The study, just published by researchers of the National Institute for Early Education Research and Rutgers University in New Jersey, re-examined findings of the National Reading Panel (NRP) in 2000.

The study gives even greater weight than the NRP to the importance of intensive phonics, which is systematic instruction of letter-sound relations in English and how to use them to read texts with controlled vocabulary.

"In our analyses, we found that programs using systematic phonics instruction outperformed programs using less-systematic phonics," the study concluded, adding that the difference with systematic phonics "is statistically significant."

The study, titled "Teaching Children To Read: The Fragile Link Between Science and Federal Education Policy," also confirmed the NRP's finding that children's reading ability improves after they have acquired basic "phonemic awareness and letter knowledge" by second grade, when phonics instruction is combined with language activities and tutoring.

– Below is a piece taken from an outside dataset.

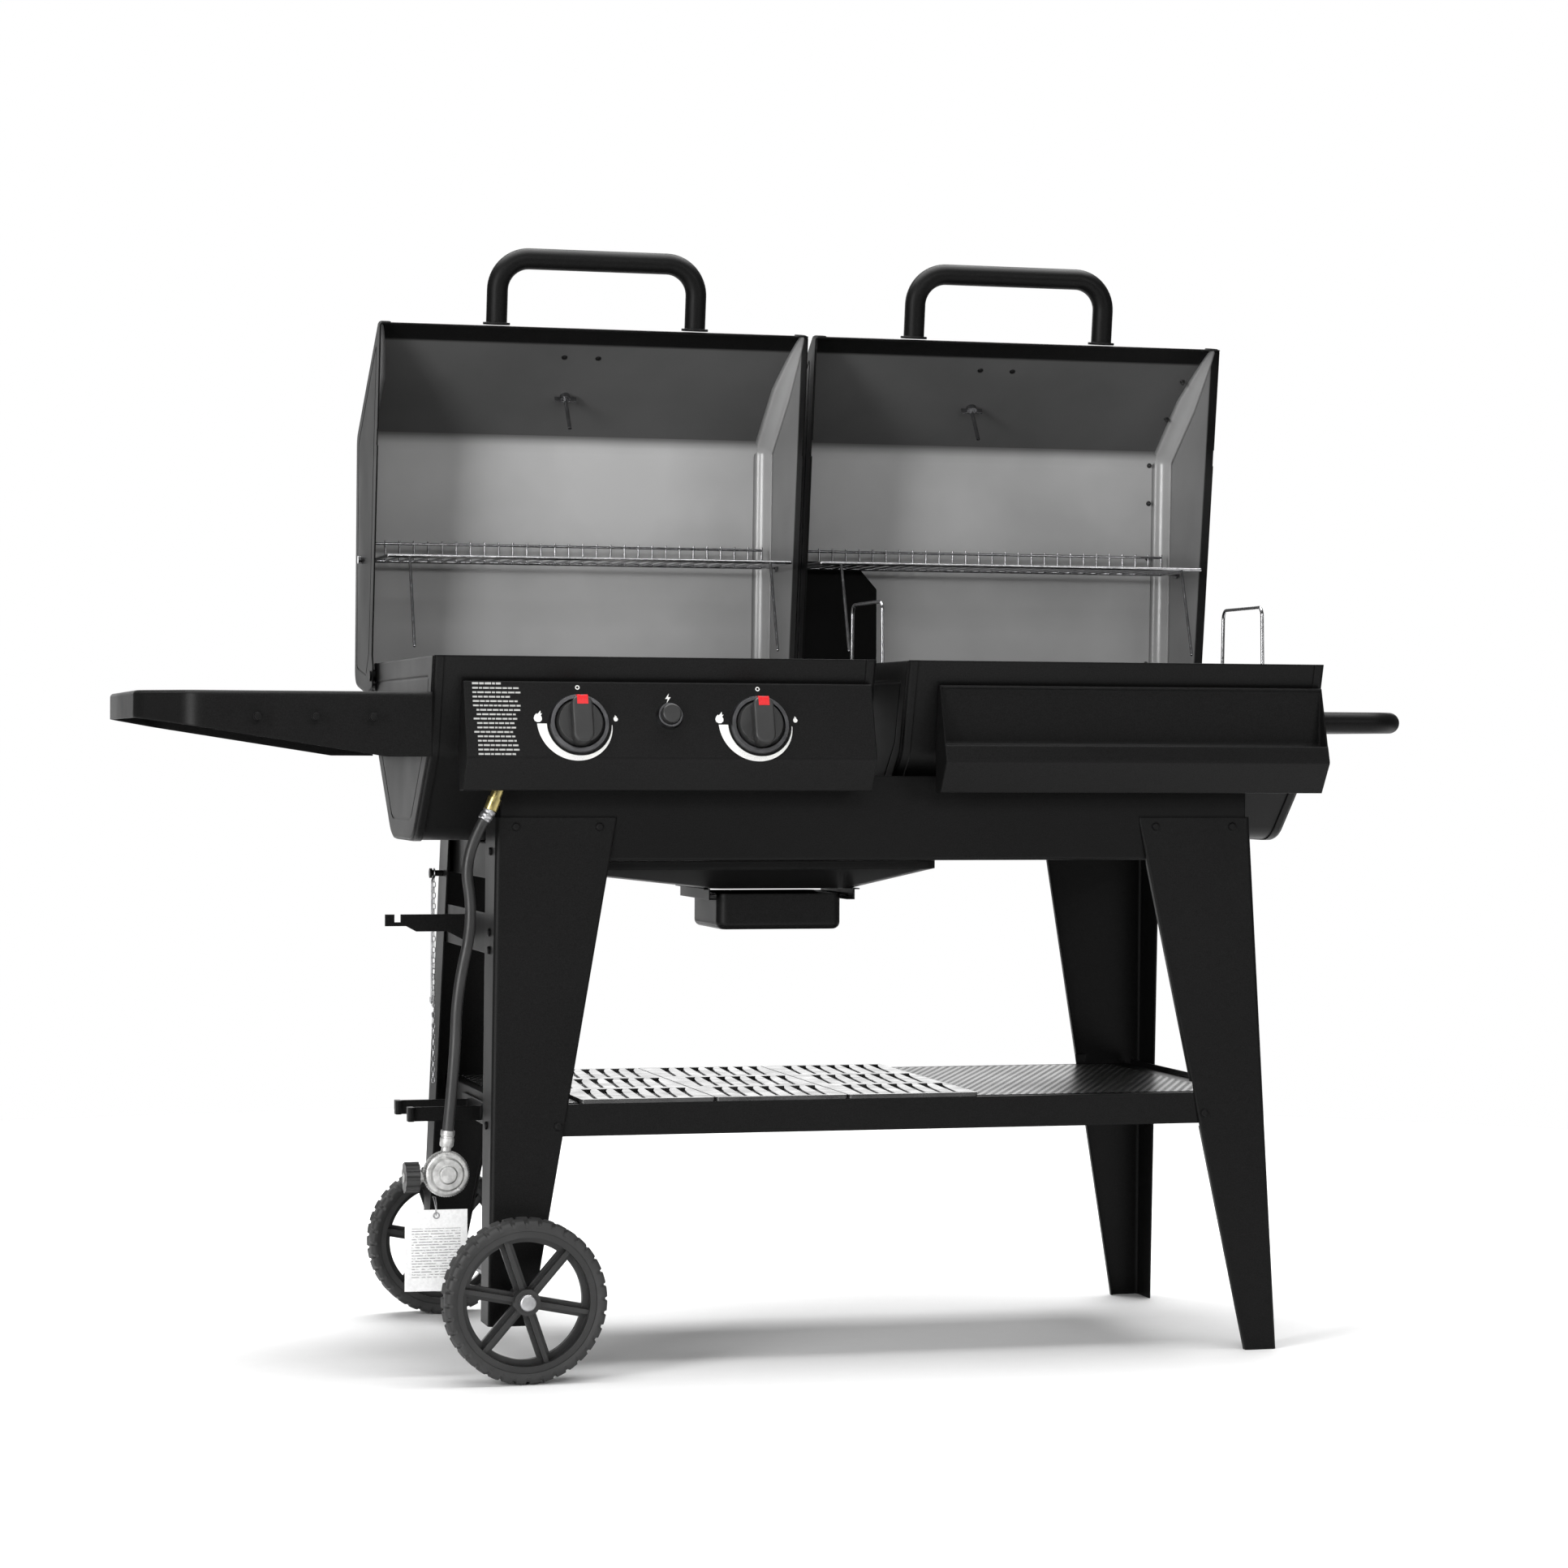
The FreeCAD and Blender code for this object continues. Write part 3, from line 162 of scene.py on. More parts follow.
def powderPaint(name, look, inside=None):
    # Powder coat: fine pebbled bump, speckled tone, cloudy gloss. Painted light inside the open
    # lids: a lighter grey stands in for the light that falls there. inside is "back" for faces
    # looking forwards below the hem, the X of a lid's middle for end faces looking inwards behind
    # the rim, and "all" for every face.
    material, shader = newMaterial(name)
    speckle = noise(material, look["speckleScale"], 3, 0.6)
    tone = spread(material, speckle, 0.3, 0.7, 0, 1)
    colour = mixColours(material, tone, grey(look["dark"]), grey(look["light"]))
    cloud = noise(material, 5, 3)
    rough = spread(material, cloud, 0.3, 0.7, look["roughLow"], look["roughHigh"])
    if inside is not None:
        coords = addNode(material, "ShaderNodeTexCoord")
        parts = addNode(material, "ShaderNodeSeparateXYZ", {"Vector": coords.outputs["Normal"]})
        facing = 1.0
        place = addNode(material, "ShaderNodeSeparateXYZ", {"Vector": coords.outputs["Object"]})
        if inside == "back":
            facing = addNode(material, "ShaderNodeMath", {
                0: spread(material, parts.outputs["Y"], -0.50, -0.95, 0, 1),
                1: spread(material, place.outputs["Z"], hemLook["bareLow"], hemLook["bareHigh"],
                          1, 0)},
                operation="MULTIPLY").outputs[0]
        elif inside != "all":
            reach = addNode(material, "ShaderNodeMath", {0: place.outputs["X"], 1: inside},
                            operation="SUBTRACT")
            inwards = addNode(material, "ShaderNodeMath",
                              {0: reach.outputs[0], 1: parts.outputs["X"]},
                              operation="MULTIPLY")
            rimLine = spread(material, place.outputs["Z"], hemLook["rimLowZ"],
                             hemLook["rimHighZ"], hemLook["rimLowY"], hemLook["rimHighY"])
            fromRim = addNode(material, "ShaderNodeMath", {0: place.outputs["Y"], 1: rimLine},
                              operation="SUBTRACT")
            facing = addNode(material, "ShaderNodeMath", {
                0: spread(material, inwards.outputs[0], -0.1, -0.2, 0, hemLook["endShare"]),
                1: spread(material, fromRim.outputs[0], hemLook["edgeLow"],
                          hemLook["edgeHigh"], 0, 1)},
                operation="MULTIPLY").outputs[0]
        # Painted light: the lighter grey stands in for the light these inner faces catch.
        paintedLightGrey = mixColours(material, spread(material, noise(material, 3, 4), 0.35, 0.65, 0, 1),
                           grey(look["paintedLightLow"]), grey(look["paintedLightHigh"]))
        colour = mixColours(material, facing, colour, paintedLightGrey)
    connect(material, colour, shader, "Base Color")
    connect(material, rough, shader, "Roughness")
    edges = roundedEdges(material, look["edgeRound"])
    pebbles = bump(material, noise(material, 900, 2), look["pebbles"], 0.0004, edges)
    connect(material, pebbles, shader, "Normal")
    shader.inputs["IOR"].default_value = 1.45
    shader.inputs["Specular IOR Level"].default_value = look["specular"]
    return material


def plasticFinish(name, tone, rough, grain):
    # Moulded plastic or rubber: fine grain, a dusty bloom in large soft patches.
    material, shader = newMaterial(name)
    dust = spread(material, noise(material, 18, 4), 0.45, 0.75, 0, 1)
    colour = mixColours(material, dust, grey(tone), grey(tone * 1.9))
    connect(material, colour, shader, "Base Color")
    connect(material, spread(material, noise(material, 60, 3), 0.3, 0.7, rough, rough + 0.14),
            shader, "Roughness")
    edges = roundedEdges(material, 0.0008)
    connect(material, bump(material, noise(material, grain, 3), 0.2, 0.0003, edges), shader,
            "Normal")
    return material


def metalFinish(name, colour, roughLow, roughHigh, grain, depth):
    # Bare metal: tone and gloss vary with a coarse noise, and the cast or drawn grain is bump.
    material, shader = newMaterial(name)
    shade = spread(material, noise(material, grain * 0.2, 4), 0.3, 0.7, 0, 1)
    darker = tuple(c * 0.62 for c in colour[:3]) + (1,)
    connect(material, mixColours(material, shade, darker, colour), shader, "Base Color")
    connect(material, spread(material, noise(material, grain * 0.5, 3), 0.3, 0.7, roughLow,
                             roughHigh), shader, "Roughness")
    shader.inputs["Metallic"].default_value = 1
    edges = roundedEdges(material, 0.0005)
    connect(material, bump(material, noise(material, grain, 3), depth, 0.0003, edges), shader,
            "Normal")
    return material


def castIron():
    # Seasoned cast iron: pebbled skin, an oily gloss that comes and goes.
    material, shader = newMaterial("castIron")
    patches = spread(material, noise(material, 25, 4), 0.3, 0.7, 0, 1)
    connect(material, mixColours(material, patches, grey(0.015), grey(0.05)), shader,
            "Base Color")
    connect(material, spread(material, noise(material, 40, 3), 0.3, 0.7, 0.16, 0.30), shader,
            "Roughness")
    pebbles = addNode(material, "ShaderNodeTexVoronoi",
                      {"Vector": objectPoint(material), "Scale": 420.0})
    edges = roundedEdges(material, 0.0015)
    connect(material, bump(material, pebbles.outputs["Distance"], 0.12, 0.0004, edges), shader,
            "Normal")
    shader.inputs["Specular IOR Level"].default_value = 0.8
    return material


def printInk(name, colour, rough):
    # Screen-printed ink: faint mottling where the paint's grain shows through.
    material, shader = newMaterial(name)
    worn = spread(material, noise(material, 900, 3), 0.25, 0.6, 0, 1)
    faded = tuple(c * 0.72 for c in colour[:3]) + (1,)
    connect(material, mixColours(material, worn, faded, colour), shader, "Base Color")
    shader.inputs["Roughness"].default_value = rough
    connect(material, bump(material, noise(material, 900, 2), 0.15, 0.0003), shader, "Normal")
    return material


paint = powderPaint("powderPaint", paintLook)
# Lids and liners carry painted light: a lighter grey on their inner faces in place of the light
# they catch.
lidPaint = powderPaint("lidPaint", paintLook, inside="back")
linerPaint = powderPaint("linerPaint", {**paintLook, "roughLow": 0.20, "roughHigh": 0.26,
                                        "specular": 0.75, "pebbles": 0.06,
                                        "paintedLightLow": 0.30, "paintedLightHigh": 0.42}, inside="all")
# Painted shade: the vent baffle is painted darker than the other paint, for the shade it stands in
# behind the rack.
bafflePaintedShade = powderPaint("bafflePaintedShade", {**paintLook, "dark": 0.0006, "light": 0.0016,
                                          "specular": 0.08})
plastic = plasticFinish("blackPlastic", 0.012, 0.34, 1100)
rubber = plasticFinish("tyreRubber", 0.016, 0.55, 500)
hoseSkin = plasticFinish("hoseRubber", 0.011, 0.36, 700)
bezelPaint = metalFinish("bezelMetal", (0.12, 0.12, 0.125, 1), 0.28, 0.4, 300, 0.1)
chrome = metalFinish("chromeWire", (0.42, 0.42, 0.43, 1), 0.14, 0.27, 500, 0.06)
zinc = metalFinish("zincSteel", (0.48, 0.48, 0.49, 1), 0.3, 0.5, 400, 0.15)
burnerSteel = metalFinish("burnerSteel", (0.5, 0.49, 0.47, 1), 0.3, 0.5, 200, 0.12)
castZinc = metalFinish("castZinc", (0.62, 0.62, 0.61, 1), 0.38, 0.6, 700, 0.4)
brass = metalFinish("brassFitting", (0.62, 0.52, 0.22, 1), 0.25, 0.4, 500, 0.1)
iron = castIron()
whiteInk = printInk("whiteInk", (0.78, 0.78, 0.76, 1), 0.5)
redInk = printInk("redInk", (0.62, 0.012, 0.016, 1), 0.35)
textInk = printInk("textInk", (0.42, 0.42, 0.41, 1), 0.55)
print("finishes made")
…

"Systematic phonics instruction when combined with language activities and individual tutoring may triple the effect of phonics alone," concluded the study team led by Gregory Camilli of Rutgers' graduate school of education in Brunswick, N.J.

The report said the NRP did not focus enough on language activities and tutoring as part of a comprehensive literacy program in elementary schools.

"As federal policies are formulated around early literacy curricula and instruction, these findings indicate that phonics, as one aspect of the complex reading process, should not be over-emphasized," the report said.

Reid Lyon of the National Institute of Child Health and Human Development, who is President Bush's chief reading adviser, called the study "very strong."